Every other day, the crisis in the global banking system
claims a new victim. Bear Stearns and Northern Rock have
already passed into the annals of history. Capital calls
at Citigroup, Merrill Lynch, Barclays and the Royal Bank
of Scotland Group are old news. Today, we are grappling
with the implications of court rulings about auction rate
securities in the US. Soon, Fannie and Freddie, the twin
pillars of the US mortgage financing system will de facto
be nationalizedby a Republican administration, no
lessand down the road they may be consigned to history
books as well.
It is difficult to imagine that just a few years ago, the
banking industry was flush with optimism and wheels of financial
engineering were turning smoothly, with not a wrinkle in
sight. Just think of the US. The Glass-Steagall Act had
fallen by the wayside, reversing the shotgun separation
of traditional banking and underwriting activities. Interstate
branching regulations had been swept aside and international
banking was on the rise, giving banks access to new markets.

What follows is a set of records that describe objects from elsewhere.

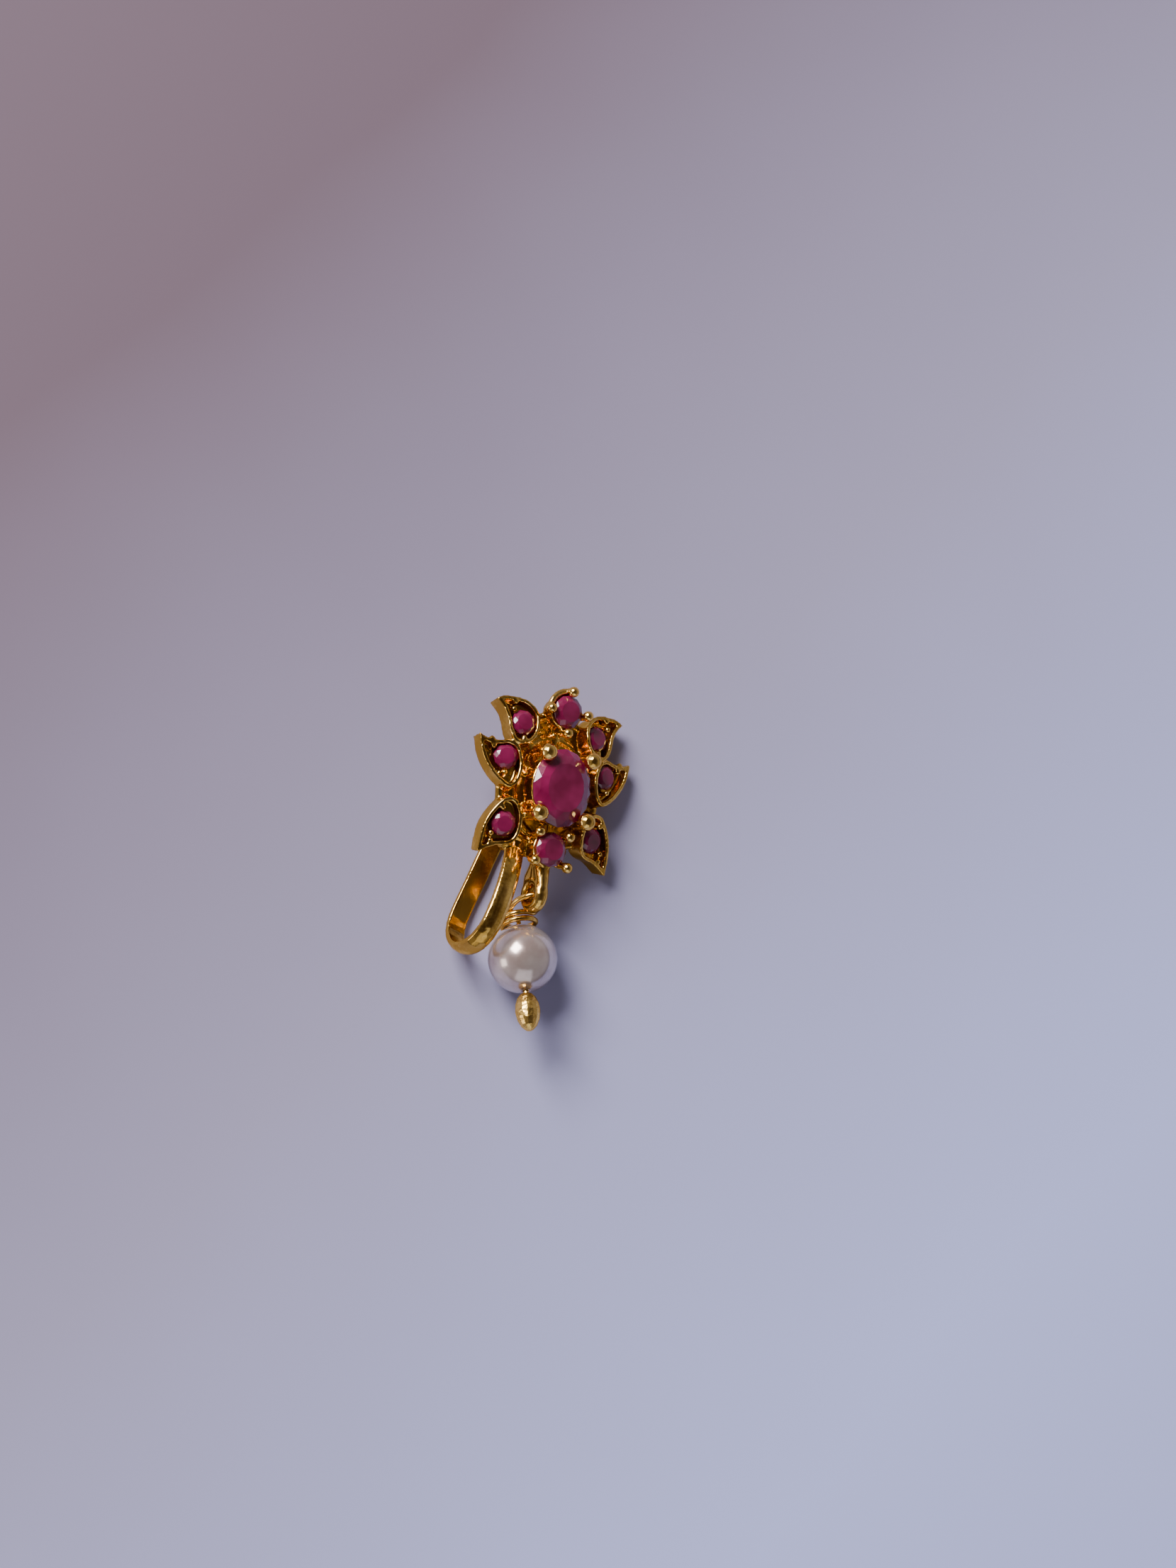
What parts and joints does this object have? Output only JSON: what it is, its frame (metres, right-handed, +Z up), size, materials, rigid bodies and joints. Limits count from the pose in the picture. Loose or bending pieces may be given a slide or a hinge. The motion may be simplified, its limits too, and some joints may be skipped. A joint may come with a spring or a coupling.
{
  "type": "nath nose ring",
  "caption": "Press-on nose ring: cast flower of ruby-coloured stones in ball prongs and petal cups, a spring clip band behind, a bail and a pearl drop.",
  "frame": {"origin": "middle of the jewel's footprint, on the surface it lies on", "axes": "+Z up from that surface, +Y along the jewel from the pearl drop to the top stone, +X across the flower"},
  "size_m": [0.012, 0.0236, 0.0066],
  "materials": {
    "gold": "polished gold plating on a cast setting",
    "ruby": "polished, cut with a flat table",
    "pearl": "pearly lustre"
  },
  "bodies": {
    "root": {"setting": "gold", "center_stone": "ruby", "top_stone": "ruby", "bottom_stone": "ruby", "petal_stone_upper_left": "ruby", "petal_stone_upper_right": "ruby", "petal_stone_middle_left": "ruby", "petal_stone_middle_right": "ruby", "petal_stone_lower_left": "ruby", "petal_stone_lower_right": "ruby", "pearl": "pearl", "drop_wire": "gold", "end_bead": "gold"}
  },
  "joints": []
}
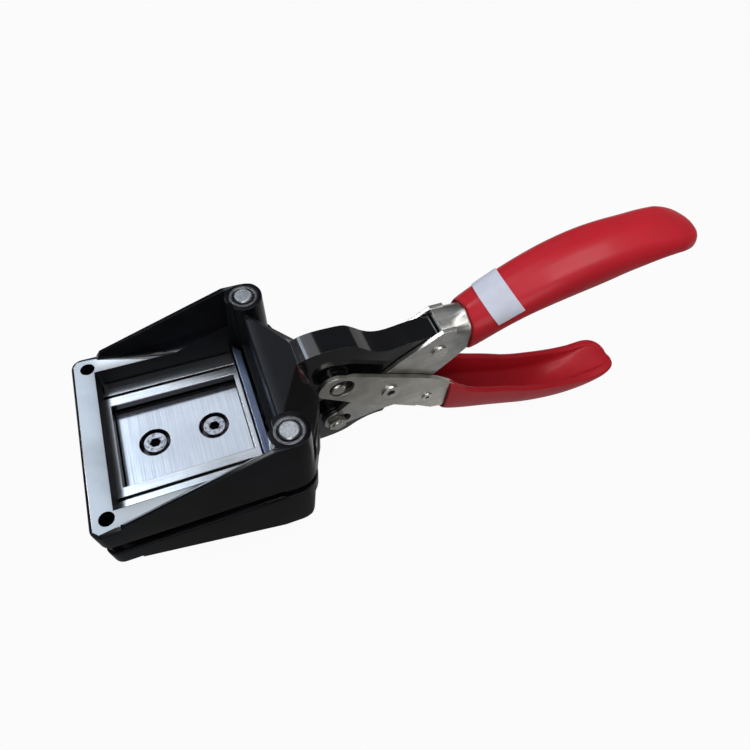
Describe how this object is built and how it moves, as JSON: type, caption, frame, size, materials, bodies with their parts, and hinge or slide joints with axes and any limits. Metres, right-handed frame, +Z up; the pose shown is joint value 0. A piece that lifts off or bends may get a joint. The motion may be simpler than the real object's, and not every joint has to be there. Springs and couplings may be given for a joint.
{
  "type": "photo punch",
  "caption": "Hand-held plier-type punch that cuts an identity photograph with a guided punch and die between two black castings, worked by red dipped handles.",
  "frame": {"origin": "middle of the upper face of the upper casting's front pad", "axes": "+X from the die towards the handles, +Y to the tool's left seen from above with the handles towards the viewer's right, +Z up out of the die window, along the punch's travel"},
  "size_m": [0.2156, 0.063, 0.0929],
  "materials": {
    "black_enamel": "glossy black stove enamel",
    "ground_steel": "surface ground",
    "black_oxide": "black oxide, worn bright on the rims",
    "bright_steel": "turned, bright",
    "nickel_sheet": "satin nickel plate",
    "red_vinyl": "dipped, glossy",
    "white_paper": "matt"
  },
  "bodies": {
    "upper_head": {"upper_casting": "black_enamel", "die_plate": "ground_steel", "stop_bar": "ground_steel", "die_screw_1": "black_oxide", "die_screw_2": "black_oxide", "die_screw_3": "black_oxide", "die_screw_4": "black_oxide", "fulcrum_pin": "bright_steel", "guide_bush_right": "bright_steel", "guide_bush_left": "bright_steel", "return_spring_right": "bright_steel", "return_spring_left": "bright_steel"},
    "lower_head": {"lower_casting": "black_enamel", "punch_block": "ground_steel", "guide_post_right": "bright_steel", "guide_post_left": "bright_steel", "punch_screw_front": "black_oxide", "punch_screw_rear": "black_oxide", "lift_bolt": "bright_steel", "lift_nut": "bright_steel"},
    "upper_lever": {"upper_handle": "nickel_sheet", "upper_grip": "red_vinyl", "size_label": "white_paper", "main_rivet": "bright_steel", "link_rivet": "bright_steel"},
    "lower_lever": {"lower_handle": "nickel_sheet", "lower_grip": "red_vinyl", "spring_pin": "bright_steel"}
  },
  "joints": [
    {"name": "squeeze", "type": "hinge", "parent": "upper_head", "child": "upper_lever", "pos_m": [0.1122, 0, 0.0042], "axis": [0, 1, 0], "range_deg": [0, 6.8]},
    {"name": "punch_travel", "type": "slide", "parent": "upper_head", "child": "lower_head", "axis": [0, 0, 1], "range_m": [0, 0.0043], "stiffness_N_per_m": 2500, "springref_m": -0.002, "deforming": ["return_spring_left", "return_spring_right"]},
    {"name": "lever_link", "type": "hinge", "parent": "upper_lever", "child": "lower_lever", "pos_m": [0.0947, 0, -0.009], "axis": [0, -1, 0], "range_deg": [0, 13.3]}
  ],
  "couplings": [
    {"joint": "squeeze", "follows": "punch_travel", "rad_per_m": 26.667},
    {"joint": "lever_link", "follows": "punch_travel", "rad_per_m": 51.893}
  ]
}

Greater information sought by new accounting rules and calls
to adhere to Basel capital norms were offset by the ability
of banks to use models instead of market prices for fair
value estimation and for marking portfolios to `markets'.

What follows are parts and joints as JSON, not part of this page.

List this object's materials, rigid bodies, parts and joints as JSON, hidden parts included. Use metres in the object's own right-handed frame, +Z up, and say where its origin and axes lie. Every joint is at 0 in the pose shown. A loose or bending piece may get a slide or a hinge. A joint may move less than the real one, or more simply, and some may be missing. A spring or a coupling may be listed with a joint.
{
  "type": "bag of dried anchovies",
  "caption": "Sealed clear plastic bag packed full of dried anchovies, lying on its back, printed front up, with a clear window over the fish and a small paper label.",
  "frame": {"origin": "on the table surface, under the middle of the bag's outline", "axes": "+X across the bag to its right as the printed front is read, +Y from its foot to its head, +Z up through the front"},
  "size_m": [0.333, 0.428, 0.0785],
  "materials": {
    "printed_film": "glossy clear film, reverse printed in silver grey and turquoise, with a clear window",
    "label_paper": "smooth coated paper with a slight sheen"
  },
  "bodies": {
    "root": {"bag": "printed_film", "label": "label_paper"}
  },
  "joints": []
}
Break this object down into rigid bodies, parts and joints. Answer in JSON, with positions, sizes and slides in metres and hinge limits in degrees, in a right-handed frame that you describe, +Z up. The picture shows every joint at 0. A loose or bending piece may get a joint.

Sun was shining, spring was in the air, and everything seemed
possible; the regulators had been tamed and the creative
beasts of banking had been set free.
It was easy to forget that regulations may not have been
the problem to begin with. The default in the banking industry
has been freedom from regulation, with regulators trying
to make amends in the wake of crises. It is equally easy
to forget that financial liberalization is often what precipitates
the crises. Sticking to the US banking industry, abode of
the original sinners in the current saga of injudicious
mortgage financing and the subsequent credit crunch, the
Federal Reserve System was created in 1913 only after a
crisis in 1907 demonstrated that not having a central bank
might not be a wise idea after all. The aforementioned Glass-Steagall
Act, which essentially separated commercial and investment
banking (and insurance underwriting) activities, and the
Federal Deposit Insurance Corporation Act aimed at preventing
bank runs, were enacted in 1933, as a reaction to the banking
crisis that accompanied the Great Depression.